▶ _WRITTEN PROBLEM_: Give back, exactly as written, the lines from the beginning of the listing through the one that contains "import Sketcher".

▶ _PROVIDED MATERIAL_:

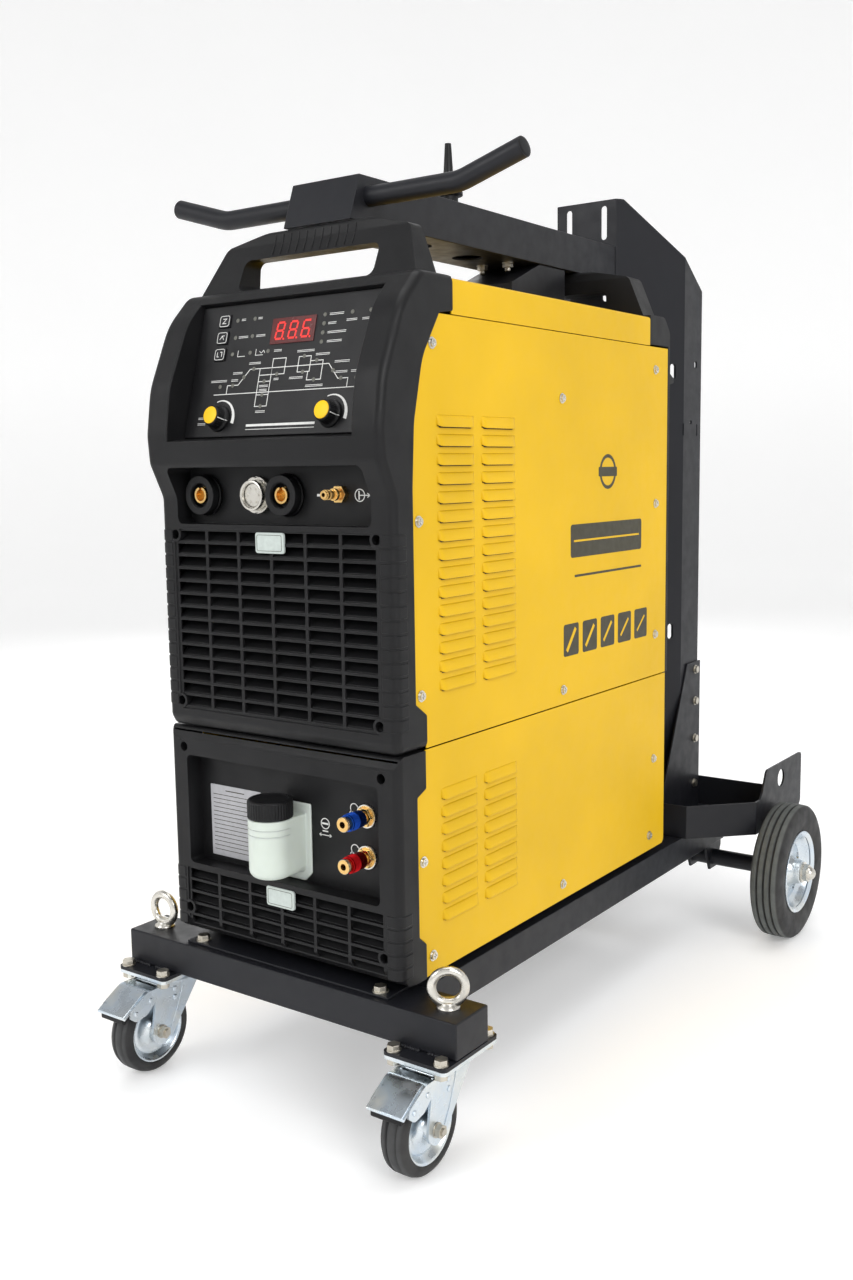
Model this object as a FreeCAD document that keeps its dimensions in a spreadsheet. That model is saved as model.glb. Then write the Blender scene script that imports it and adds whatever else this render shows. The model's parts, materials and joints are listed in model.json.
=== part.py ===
import FreeCAD, Part
import math
import os

import Sketcher

# A TIG welder: a power source stacked on a water cooler, both carried by a
# wheeled cart with a column, a top arm and a gas bottle tray.
# X runs to the machine's right seen from the front, Y runs to the rear, Z is up.
# Sizes are millimetres. Stations along Y are measured from the front edge of the
# side panels; every sub-part is then moved by y_shift, so that the origin is
# under the middle of the whole machine, on the floor.

DIMENSIONS = {
    # whole machine
    "y_shift": -412.0,
    "half_width": 166.0,
    "sheet": 1.5,
    "running_gap": 0.05,
    "side_gap": 0.4,
    # cart frame
    "tube_size": 40.0,
    "tube_wall": 3.0,
    "frame_bottom": 124.0,
    "cross_half_length": 243.0,
    "cross_front": -44.0,
    "cross_rear": 16.0,
    "rail_outer": 164.0,
    "rail_rear": 830.0,
    "rear_tube_front": 640.0,
    "rear_tube_rear": 690.0,
    "pan_thick": 3.0,
    "pan_half_width": 150.0,
    "pan_front": -36.0,
    "pan_rear": 604.0,
    # machine levels and stations
    "cooler_bottom": 176.0,
    "unit_seam": 426.2,
    "cover_seam": 878.4,
    "cover_top": 916.4,
    "bezel_top": 919.5,
    "panel_rear": 599.4,
    "cover_front": 74.2,
    "cover_rear": 544.2,
    "bezel_face": -34.0,
    "bezel_half_width": 168.0,
    # column
    "column_bottom": 167.0,
    "column_top": 1105.0,
    "column_front": 669.0,
    "column_sheet": 3.0,
    "web_half": 49.0,
    "wing_x": 109.5,
    "wing_y": 778.0,
    "flange_rear": 842.0,
    # top arm
    "arm_half": 48.0,
    "arm_bottom": 987.0,
    "arm_top": 1037.0,
    "arm_front_low": 55.0,
    "arm_front_high": 73.0,
    "arm_wall": 2.5,
    "bar_radius": 11.0,
    "bar_bore": 9.0,
    "bar_y": 90.0,
    "bar_z": 1015.0,
    "bar_straight": 168.0,
    "bar_reach": 246.0,
    "bar_rise": 23.0,
    "bar_bend": 60.0,
    "peg_y": 311.5,
    "peg_top": 1120.5,
    # casters
    "caster_x": 203.0,
    "caster_y": -14.5,
    "caster_axle_y": -54.0,
    "caster_wheel_r": 51.0,
    "caster_width": 32.0,
    "plate_thick": 4.0,
    "plate_x": 80.0,
    "plate_y": 100.0,
    "plate_hole_x": 60.0,
    "plate_hole_y": 84.0,
    # rear wheels
    "axle_y": 795.0,
    "wheel_r": 101.6,
    "wheel_x": 281.0,
    "wheel_width": 46.0,
    "axle_end_r": 10.0,
    "axle_tube_r": 12.5,
    # tray
    "tray_sheet": 3.0,
    "tray_bottom": 164.0,
    "tray_front": 666.0,
    "tray_rear": 856.0,
    "tray_half": 250.0,
    "tray_rim": 50.0,
    "ear_rear": 937.0,
    "ear_top": 255.0,
    "ear_hole_r": 14.0,
    # eyebolts
    "eye_x": 213.0,
    "eye_y": -14.0,
    "eye_centre": 22.5,
    "eye_ring_r": 17.5,
    "eye_wire_r": 5.0,
    "eye_turn": 35.0,
    # control panel, tilted back
    "control_y": -8.0,
    "control_z": 830.0,
    "control_tilt": -15.32,
    "control_width": 262.0,
    "control_height": 151.0,
    "control_thick": 2.0,
    "knob_x": 80.0,
    "knob_up": -55.0,
    "knob_skirt_r": 15.0,
    "knob_body_r": 12.0,
    "knob_reach": 15.0,
    "button_x": -94.0,
    "button_up": 57.0,
    "button_pitch": 19.2,
    "button_width": 16.0,
    "button_tall": 14.0,
    "button_reach": 2.0,
    "display_x": 10.0,
    "display_up": 40.0,
    "display_width": 62.0,
    "display_tall": 29.0,
    # sockets
    "recess_floor": -12.0,
    "socket_z": 693.0,
    "socket_left": -112.0,
    "socket_right": 10.0,
    "control_socket_x": -33.0,
    "gas_x": 84.0,
    "socket_r": 22.0,
    "socket_bore": 6.6,
    # cooler front
    "cooler_floor": -12.0,
    "tank_low": 275.0,
    "tank_top": 342.2,
    "tank_r": 25.0,
    "cap_x": -2.0,
    "cap_y": -44.0,
    "cap_r": 25.4,
    "cap_low": 342.6,
    "cap_high": 363.5,
    "neck_r": 19.0,
    "neck_top": 353.0,
    "coupler_x": 108.0,
    "coupler_high": 352.0,
    "coupler_low": 306.5,
    # rear of the power source
    "fan_z": 640.0,
    "switch_x": 95.0,
    "switch_z": 835.0,
    "gland_x": -132.0,
    "gland_z": 800.0,
}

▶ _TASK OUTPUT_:
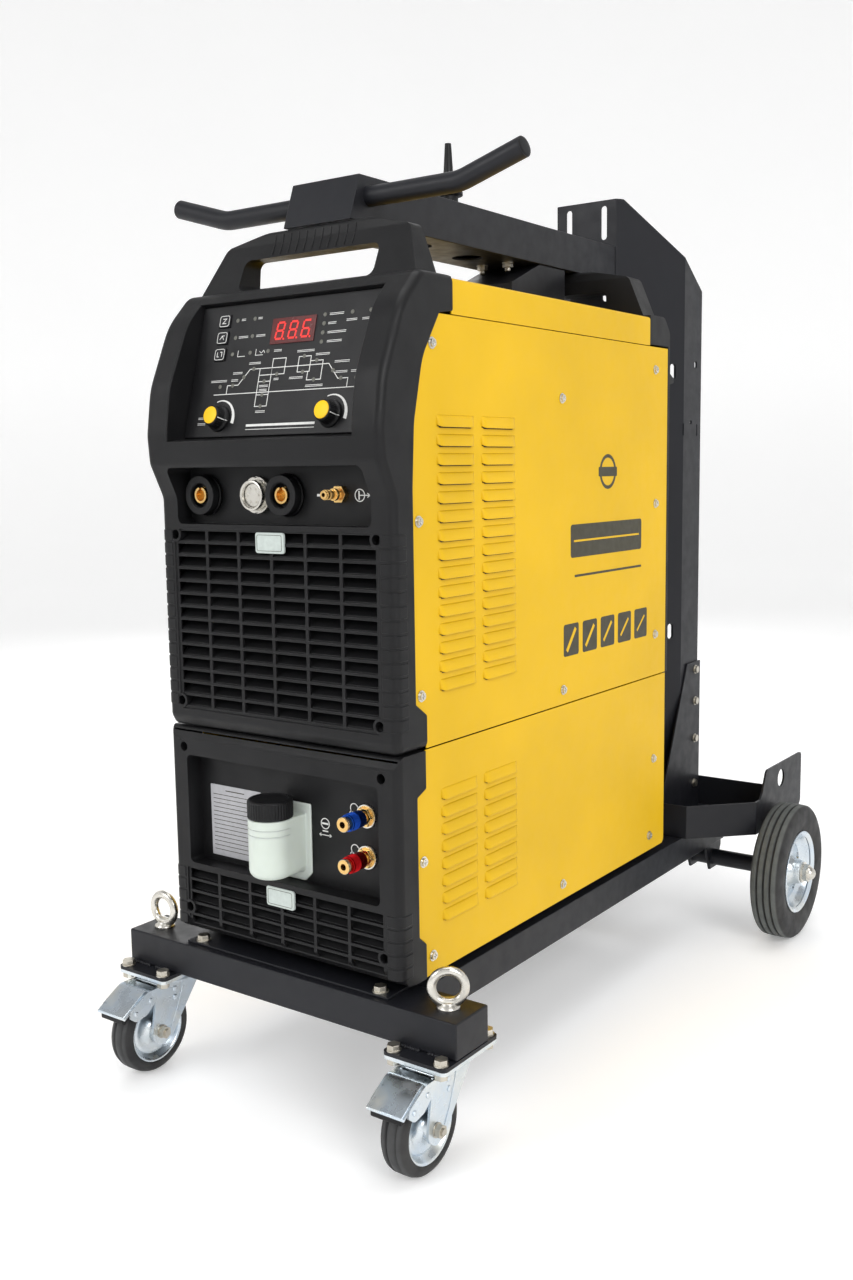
Model this object as a FreeCAD document that keeps its dimensions in a spreadsheet. That model is saved as model.glb. Then write the Blender scene script that imports it and adds whatever else this render shows. The model's parts, materials and joints are listed in model.json.
=== part.py ===
import FreeCAD, Part
import math
import os

import Sketcher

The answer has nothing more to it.